The Fortress of Königstein from the North by Bernardo Bellotto (1722–1780), which was due to be exported from Britain, has been saved for the nation and went on display in Trafalgar Square today (Tuesday, 22 August 2017).

Bernardo Bellotto’s works are among the very greatest of 18th-century view paintings, and The Fortress of Königstein from the North is one of the finest examples. It stands out as a highly evocative and beautiful depiction of a fortified location within an extensive panoramic landscape, and has no real parallel in European painting. If Bellotto was once overlooked in favour of his more famous uncle, Canaletto, today he is recognised as one of the most distinctive artistic personalities of his century. The acquisition of this masterpiece by the National Gallery will cement Bellotto’s reputation with both British and international visitors, giving him a significant place on the walls at Trafalgar Square that is long overdue.

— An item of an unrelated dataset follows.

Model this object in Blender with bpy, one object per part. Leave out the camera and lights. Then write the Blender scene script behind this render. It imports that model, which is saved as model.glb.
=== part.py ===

The National Gallery is very strong in 18th-century view paintings; however, almost all of its works are of Italian sites. Bellotto’s The Fortress of Königstein from the North is the first major 18th-century landscape at the National Gallery to depict a Northern European view, and so this acquisition creates a bridge between Northern and Southern European painting in the collection.

The £11,670,000 acquisition was made possible thanks to a generous legacy from Mrs. Madeline Swallow, a £550,000 grant from Art Fund, contributions from the American Friends of the National Gallery and the National Gallery Trust, and the support of Howard and Roberta Ahmanson, the Deborah Loeb Brice Foundation, the Manny and Brigitta Davidson Charitable Foundation, the Sackler Trust, and other individual donors, trusts, and foundations.

The vast panoramic painting (132 × 236cm) depicts the Fortress of Königstein, near Dresden, and is one of a series of five large-scale views of the ancient hilltop fortress commissioned by Augustus III, King of Poland and Elector of Saxony, in about 1756. Here, the fortress is seen perched atop a crag, its fortifications providing an imposing contrast to the verdant landscape that surrounds it, in which peasants talk and work. Bellotto combines topographical accuracy in the fortress with pastoral invention in the figures. Imbued with a monumentality rarely seen in 18th-century Italian view painting, The Fortress of Königstein from the North dramatically illustrates the very different direction in which Bellotto took the Venetian tradition of the veduta.

The escalation of the Seven Years’ War in Saxony—a war that reshaped the balance of power in Europe—just after the series was commissioned meant that the views of Konigstein were never delivered. All five paintings were imported into Britain, probably during Bellotto’s lifetime, and they all remained in this country until 1993 when one of them was sold to Washington.* Unlike Canaletto, Bellotto is today underrepresented in the UK: there are just thirteen Bellotto paintings in British public collections, nearly all Italian views and mostly minor works.

Visitors can see The Fortress of Königstein from the North as part of a special display in Room 40 dedicated to its purchase. In early 2018 it will move to Room 38 and hang alongside works by fellow Italian view painters, his uncle Canaletto, and Canaletto’s successor in Venice, Francesco Guardi. The painting will also be the focus of wide-ranging public programmes engaging audiences nationwide, including a touring exhibition and educational programmes at museums across the UK.

* Locations of the other four works in the series: The Fortress of Königstein from the South (Knowsley Hall, UK), The Fortress of Königstein from the North-West (The National Gallery of Art, Washington D.C.), The Fortress of Königstein: Courtyard with the Brunnenhaus and The Fortress of Königstein: Courtyard with the Magdalenenburg, (both Manchester Art Gallery).